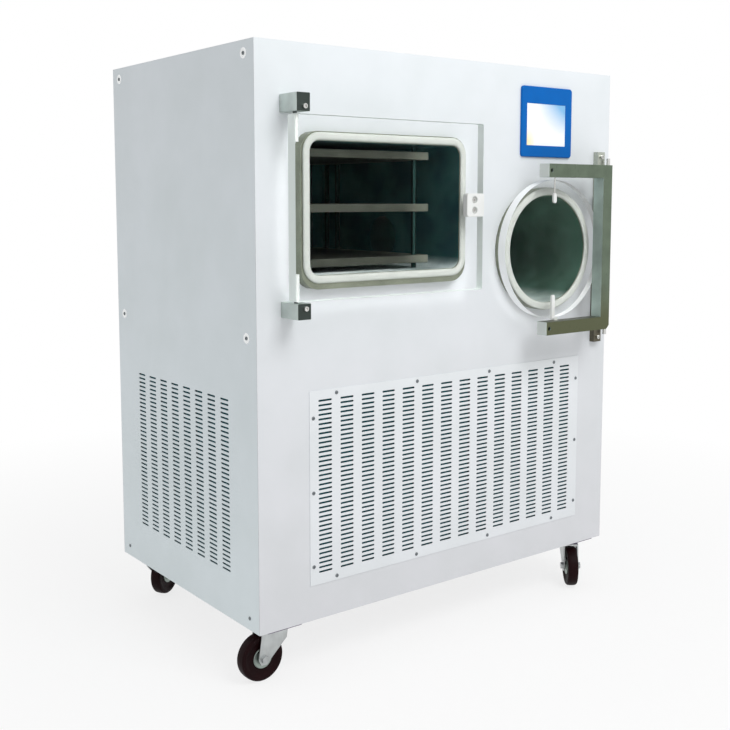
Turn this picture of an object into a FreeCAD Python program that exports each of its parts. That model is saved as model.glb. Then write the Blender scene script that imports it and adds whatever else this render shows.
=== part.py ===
import FreeCAD, Part
import math
import os

# Shelf freeze dryer on casters: a sheet-metal cabinet with a shelf chamber behind a hinged acrylic
# door, a horizontal cold trap behind an acrylic disc that a swinging yoke carries, a touch screen,
# and the refrigeration and shelf-oil plant behind a slotted grille.
#
# Millimetres, +Z up, front towards -Y. The origin is on the floor, under the middle of the
# overall outline. Most pieces are placed in cabinet terms: u runs right from the cabinet's left
# side, out runs forward from its front face, and h runs up from its underside.

Vector = FreeCAD.Vector
ACROSS, BACK, UP = Vector(1, 0, 0), Vector(0, 1, 0), Vector(0, 0, 1)

# Cabinet
WIDTH = 1045.0
DEPTH = 645.0
HEIGHT = 1190.0
SHEET = 2.0
BASE_PLATE = 3.0
RETURN_DEPTH = 15.0
TUBE = 30.0
TUBE_WALL = 2.0

# Slotted areas: columns of short level slots
GRILLE_U = (124.0, 945.0)
GRILLE_H = (76.0, 489.0)
GRILLE_SHEET = 1.5
GRILLE_LAP = 14.0
GRILLE_SLOTS_U = (146.0, 912.0)
GRILLE_COLUMNS = 14
GRILLE_ROWS = 7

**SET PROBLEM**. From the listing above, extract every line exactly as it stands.

**TASK SOLUTION**.
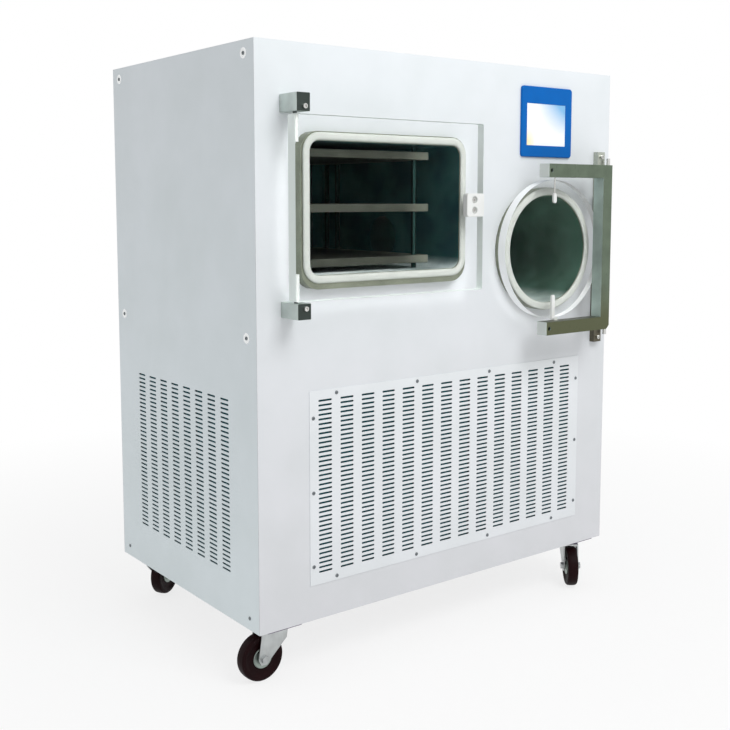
Turn this picture of an object into a FreeCAD Python program that exports each of its parts. That model is saved as model.glb. Then write the Blender scene script that imports it and adds whatever else this render shows.
=== part.py ===
import FreeCAD, Part
import math
import os

# Shelf freeze dryer on casters: a sheet-metal cabinet with a shelf chamber behind a hinged acrylic
# door, a horizontal cold trap behind an acrylic disc that a swinging yoke carries, a touch screen,
# and the refrigeration and shelf-oil plant behind a slotted grille.
#
# Millimetres, +Z up, front towards -Y. The origin is on the floor, under the middle of the
# overall outline. Most pieces are placed in cabinet terms: u runs right from the cabinet's left
# side, out runs forward from its front face, and h runs up from its underside.

Vector = FreeCAD.Vector
ACROSS, BACK, UP = Vector(1, 0, 0), Vector(0, 1, 0), Vector(0, 0, 1)

# Cabinet
WIDTH = 1045.0
DEPTH = 645.0
HEIGHT = 1190.0
SHEET = 2.0
BASE_PLATE = 3.0
RETURN_DEPTH = 15.0
TUBE = 30.0
TUBE_WALL = 2.0

# Slotted areas: columns of short level slots
GRILLE_U = (124.0, 945.0)
GRILLE_H = (76.0, 489.0)
GRILLE_SHEET = 1.5
GRILLE_LAP = 14.0
GRILLE_SLOTS_U = (146.0, 912.0)
GRILLE_COLUMNS = 14
GRILLE_ROWS = 7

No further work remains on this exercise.